===== Data section

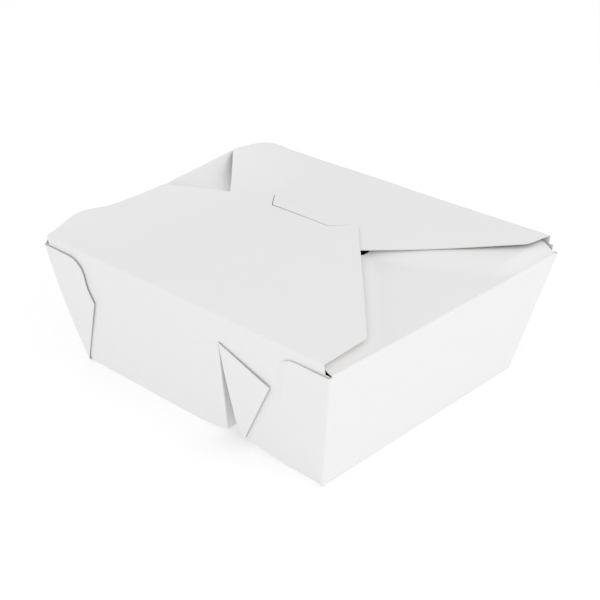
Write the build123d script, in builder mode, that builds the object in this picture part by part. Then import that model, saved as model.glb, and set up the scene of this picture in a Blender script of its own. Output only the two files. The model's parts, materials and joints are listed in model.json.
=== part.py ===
from build123d import *
import math
import os

# A takeout food box folded and glued from one sheet of paperboard, with a large and a small
# compartment and four lid flaps. Sizes are in mm. X runs along the box, Y across it from the
# front wall to the back wall, and Z is up. The origin is the middle of the base's underside.

# The sheet
board = 0.5             # thickness of the paperboard
web_layers = 2          # a glued web is the board folded on itself

# The tray, measured over the walls' outer faces
base_length = 172.0     # at the table
base_width = 151.0
rim_length = 200.0      # at the end walls' top folds
rim_width = 180.0
end_height = 70.0       # top fold of the end walls
side_height = 75.0      # top fold of the long walls
strip_length = 193.0    # long walls above the end walls' folds, with an open notch at each corner

# The divider, a narrow upside-down V folded up out of the base
divider_ridge_x = 29.4
divider_height = 60.0
left_foot_x = 22.6
left_foot_lift = 2.9    # how far the base curves up where the fold starts
right_foot_x = 35.7
right_foot_lift = 4.9
right_panel_bow = [(31.3, 26.0), (32.3, 11.0)]   # X and Z of the right panel's bow, above its foot
base_lift_run = 14.5    # length of base that curves up to each foot

# Glued webs, as X and height on a long wall
end_web_width = 20.5    # widest point of an end web, from the base corner
end_web_knee = 44.6     # height of that point
end_web_upright = 3.0   # how far the upper edge stands back from the widest point
end_web_neck = 53.4     # height where the upper edge turns upright
end_web_round = 8.0     # radius of the upper corner
divider_web_reach = 25.0    # from the foot to a divider web's outer corner
divider_web_corner = 47.3   # height of that corner

# The lid
lap_gap = 0.4           # clearance between flaps that lie on each other
fold_inset = 1.0        # end flaps clear the long walls by this much
spring_start_x = -52.0  # left of here the lid springs up
spring_edge_inset = 2.0 # the full rise is reached this far from the box's left end
spring_front = 6.5      # rise of the lid's left edge, near the front and near the back
spring_back = 12.0
spring_front_run = 20.0     # distance from a long wall's fold at which the rise is reached
spring_back_run = 44.0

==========

_Written instruction:_
Look through the material above and pick out each line holding the word "import".

_Finished exercise:_
Write the build123d script, in builder mode, that builds the object in this picture part by part. Then import that model, saved as model.glb, and set up the scene of this picture in a Blender script of its own. Output only the two files. The model's parts, materials and joints are listed in model.json.
from build123d import *
import math
import os